• [Task goal]
Reproduce each line of the material precisely.

• [Raw data]
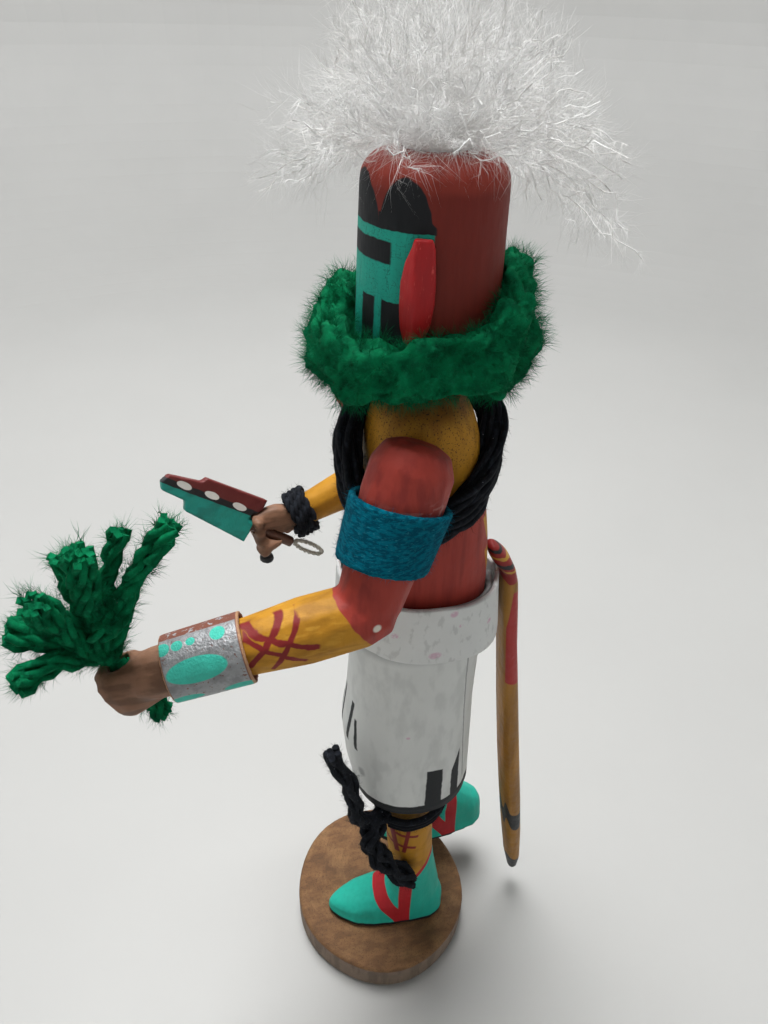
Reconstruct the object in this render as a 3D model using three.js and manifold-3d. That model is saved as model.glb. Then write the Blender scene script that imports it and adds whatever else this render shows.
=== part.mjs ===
// A carved and painted kachina doll, dressed with yarn, felt, leather and down, on a slice of branch.
// Millimetres, +Z up. The figure faces -Y and its left side is +X. The origin is the centre of the
// underside of the wooden base.

import * as THREE from "three";
import { mergeVertices } from "three/addons/utils/BufferGeometryUtils.js";
import Module from "manifold-3d";

const wasm = await Module();
wasm.setup();

// Driving sizes of the base and of the carved body.
const GAP = 0.3;
const BASE_RADIUS = 24.8;
const BASE_HEIGHT = 9.4;
const BASE_BEVEL = 0.7;
const SOLE_Z = BASE_HEIGHT + GAP;
const FOOT_LIFT = 10.4;
const AXIS_X = 0.9;
const AXIS_Y = 3.0;
const HEAD_TOP_Z = 213.6;
const HEAD_RADIUS = 11.1;
const HEAD_FLARE = 0.7;
const HEAD_BOTTOM_Z = 179;
const HEAD_WALL_TOP_Z = HEAD_TOP_Z - 4.4;
const HEAD_TURN = THREE.MathUtils.degToRad(3);

// Driving sizes of what the doll wears and holds.
const BELT_TOP_Z = 136;
const BELT_HEIGHT = 13.4;
const BELT_SLOPE = -0.06;
const BELT_SAG = 1.5;
const BELT_WALL = 1.1;
const KILT_WALL = 0.8;
const KILT_HEM_Z = 69;
const RUFF_Y = 2.0;
const RUFF_RADIUS = 15.3;
const RUFF_THICKNESS = 8.4;
const RUFF_TOP_Z = 191.8;
const RUFF_BOTTOM_Z = 180.4;
const PLUME_REACH = 29;
const PLUME_TOP_Z = 238;
const FELT_WALL = 1.2;
const LEATHER_WALL = 0.8;
const BANDOLIER_WIDE = 3.2;
const BANDOLIER_DEEP = 2.5;

// Joints of the arms, from shoulder to wrist and fist.
const LEFT_SHOULDER = new THREE.Vector3(16.7, -2.8, 169.6);
const LEFT_ELBOW = new THREE.Vector3(23.4, -11.7, 146.0);
const LEFT_WRIST = new THREE.Vector3(23.1, -46.2, 139.5);
const LEFT_FIST = new THREE.Vector3(23.8, -49.8, 137.9);
const RIGHT_SHOULDER = new THREE.Vector3(-15.1, -3.6, 169.6);
const RIGHT_ELBOW = new THREE.Vector3(-20.6, 11.5, 149.5);
const RIGHT_WRIST = new THREE.Vector3(-19.0, -16.4, 137.6);
const RIGHT_FIST = new THREE.Vector3(-17.8, -23.2, 136.2);

// The wand runs forward and up through the right fist.
const WAND_DIRECTION = new THREE.Vector3(0, -0.806, 0.592).normalize();
const WAND_GRIP = new THREE.Vector3(-16.6, -23.4, 134.6);
const HANDLE_RADIUS = 1.2;
const HANDLE_BELOW_GRIP = 5.4;
const WAND_THICKNESS = 2.2;

const PAINT = {
  redBrown: [0x9a4038, 0.75],
  ochre: [0xb9821e, 0.7],
  red: [0xc82323, 0.55],
  white: [0xcdd0cd, 0.8],
  wood: [0x7d5532, 0.85],
  teal: [0x00697d, 0.95],
  leather: [0x6e3c2d, 0.8],
  blackYarn: [0x141619, 0.95],
  greenYarn: [0x005f37, 0.98],
  down: [0xf2f2f0, 0.95],
  turquoise: [0x1eaa96, 0.6],
  thong: [0xb4b2aa, 0.8],
};

const v = (x, y, z) => new THREE.Vector3(x, y, z);

function named(name, geometry, paint, metalness = 0) {
  const [color, roughness] = PAINT[paint];
  const mesh = new THREE.Mesh(geometry, new THREE.MeshStandardMaterial({ color, roughness, metalness }));
  mesh.name = name;
  return mesh;
}

// Closed triangle meshes and solids

function meshOf(positions, triangles) {
  const geometry = new THREE.BufferGeometry();
  geometry.setAttribute("position", new THREE.Float32BufferAttribute(positions, 3));
  geometry.setIndex(triangles);
  return geometry;
}

function solidOf(geometry) {
  const plain = geometry.clone();
  plain.deleteAttribute("normal");
  plain.deleteAttribute("uv");
  const merged = mergeVertices(plain, 1e-4);
  const index = merged.index.array;
  const kept = [];
  for (let i = 0; i < index.length; i += 3) {
    const [a, b, c] = [index[i], index[i + 1], index[i + 2]];
    if (a !== b && b !== c && c !== a) {
      kept.push(a, b, c);
    }
  }
  const vertProperties = new Float32Array(merged.attributes.position.array);
  const build = (triangles) => {
    const mesh = new wasm.Mesh({ numProp: 3, vertProperties, triVerts: new Uint32Array(triangles) });
    return new wasm.Manifold(mesh);
  };
  const solid = build(kept);
  if (solid.volume() > 0) {
    return solid;
  }
  const flipped = [];
  for (let i = 0; i < kept.length; i += 3) {
    flipped.push(kept[i], kept[i + 2], kept[i + 1]);
  }
  return build(flipped);
}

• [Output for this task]
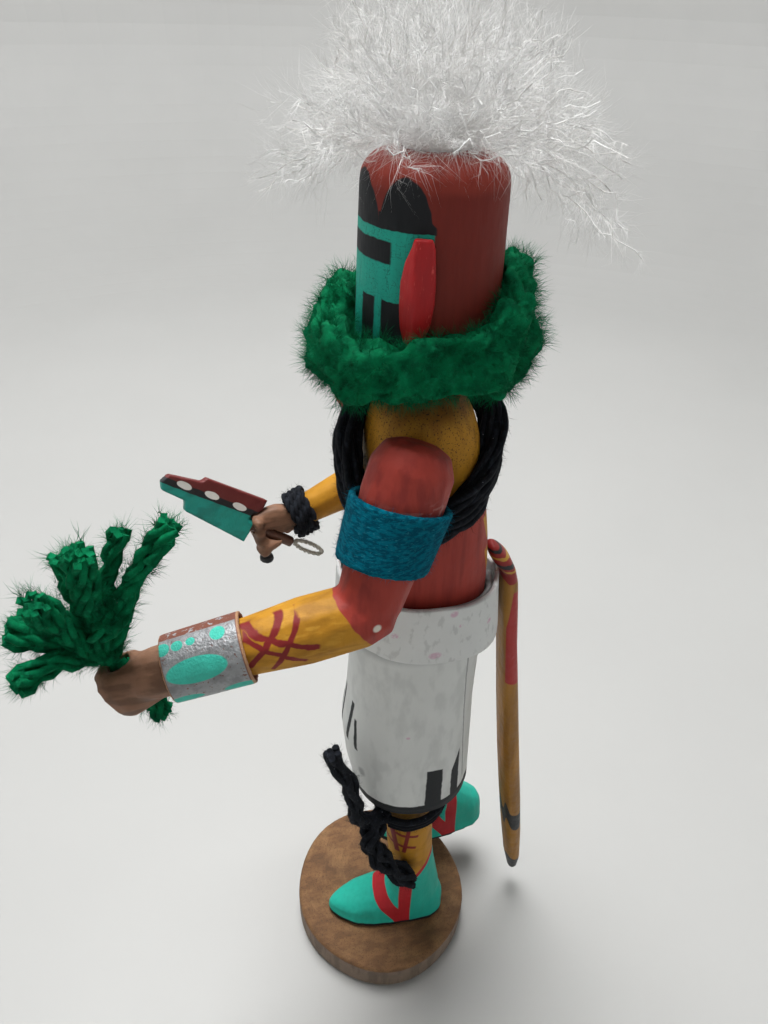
Reconstruct the object in this render as a 3D model using three.js and manifold-3d. That model is saved as model.glb. Then write the Blender scene script that imports it and adds whatever else this render shows.
=== part.mjs ===
// A carved and painted kachina doll, dressed with yarn, felt, leather and down, on a slice of branch.
// Millimetres, +Z up. The figure faces -Y and its left side is +X. The origin is the centre of the
// underside of the wooden base.

import * as THREE from "three";
import { mergeVertices } from "three/addons/utils/BufferGeometryUtils.js";
import Module from "manifold-3d";

const wasm = await Module();
wasm.setup();

// Driving sizes of the base and of the carved body.
const GAP = 0.3;
const BASE_RADIUS = 24.8;
const BASE_HEIGHT = 9.4;
const BASE_BEVEL = 0.7;
const SOLE_Z = BASE_HEIGHT + GAP;
const FOOT_LIFT = 10.4;
const AXIS_X = 0.9;
const AXIS_Y = 3.0;
const HEAD_TOP_Z = 213.6;
const HEAD_RADIUS = 11.1;
const HEAD_FLARE = 0.7;
const HEAD_BOTTOM_Z = 179;
const HEAD_WALL_TOP_Z = HEAD_TOP_Z - 4.4;
const HEAD_TURN = THREE.MathUtils.degToRad(3);

// Driving sizes of what the doll wears and holds.
const BELT_TOP_Z = 136;
const BELT_HEIGHT = 13.4;
const BELT_SLOPE = -0.06;
const BELT_SAG = 1.5;
const BELT_WALL = 1.1;
const KILT_WALL = 0.8;
const KILT_HEM_Z = 69;
const RUFF_Y = 2.0;
const RUFF_RADIUS = 15.3;
const RUFF_THICKNESS = 8.4;
const RUFF_TOP_Z = 191.8;
const RUFF_BOTTOM_Z = 180.4;
const PLUME_REACH = 29;
const PLUME_TOP_Z = 238;
const FELT_WALL = 1.2;
const LEATHER_WALL = 0.8;
const BANDOLIER_WIDE = 3.2;
const BANDOLIER_DEEP = 2.5;

// Joints of the arms, from shoulder to wrist and fist.
const LEFT_SHOULDER = new THREE.Vector3(16.7, -2.8, 169.6);
const LEFT_ELBOW = new THREE.Vector3(23.4, -11.7, 146.0);
const LEFT_WRIST = new THREE.Vector3(23.1, -46.2, 139.5);
const LEFT_FIST = new THREE.Vector3(23.8, -49.8, 137.9);
const RIGHT_SHOULDER = new THREE.Vector3(-15.1, -3.6, 169.6);
const RIGHT_ELBOW = new THREE.Vector3(-20.6, 11.5, 149.5);
const RIGHT_WRIST = new THREE.Vector3(-19.0, -16.4, 137.6);
const RIGHT_FIST = new THREE.Vector3(-17.8, -23.2, 136.2);

// The wand runs forward and up through the right fist.
const WAND_DIRECTION = new THREE.Vector3(0, -0.806, 0.592).normalize();
const WAND_GRIP = new THREE.Vector3(-16.6, -23.4, 134.6);
const HANDLE_RADIUS = 1.2;
const HANDLE_BELOW_GRIP = 5.4;
const WAND_THICKNESS = 2.2;

const PAINT = {
  redBrown: [0x9a4038, 0.75],
  ochre: [0xb9821e, 0.7],
  red: [0xc82323, 0.55],
  white: [0xcdd0cd, 0.8],
  wood: [0x7d5532, 0.85],
  teal: [0x00697d, 0.95],
  leather: [0x6e3c2d, 0.8],
  blackYarn: [0x141619, 0.95],
  greenYarn: [0x005f37, 0.98],
  down: [0xf2f2f0, 0.95],
  turquoise: [0x1eaa96, 0.6],
  thong: [0xb4b2aa, 0.8],
};

const v = (x, y, z) => new THREE.Vector3(x, y, z);

function named(name, geometry, paint, metalness = 0) {
  const [color, roughness] = PAINT[paint];
  const mesh = new THREE.Mesh(geometry, new THREE.MeshStandardMaterial({ color, roughness, metalness }));
  mesh.name = name;
  return mesh;
}

// Closed triangle meshes and solids

function meshOf(positions, triangles) {
  const geometry = new THREE.BufferGeometry();
  geometry.setAttribute("position", new THREE.Float32BufferAttribute(positions, 3));
  geometry.setIndex(triangles);
  return geometry;
}

function solidOf(geometry) {
  const plain = geometry.clone();
  plain.deleteAttribute("normal");
  plain.deleteAttribute("uv");
  const merged = mergeVertices(plain, 1e-4);
  const index = merged.index.array;
  const kept = [];
  for (let i = 0; i < index.length; i += 3) {
    const [a, b, c] = [index[i], index[i + 1], index[i + 2]];
    if (a !== b && b !== c && c !== a) {
      kept.push(a, b, c);
    }
  }
  const vertProperties = new Float32Array(merged.attributes.position.array);
  const build = (triangles) => {
    const mesh = new wasm.Mesh({ numProp: 3, vertProperties, triVerts: new Uint32Array(triangles) });
    return new wasm.Manifold(mesh);
  };
  const solid = build(kept);
  if (solid.volume() > 0) {
    return solid;
  }
  const flipped = [];
  for (let i = 0; i < kept.length; i += 3) {
    flipped.push(kept[i], kept[i + 2], kept[i + 1]);
  }
  return build(flipped);
}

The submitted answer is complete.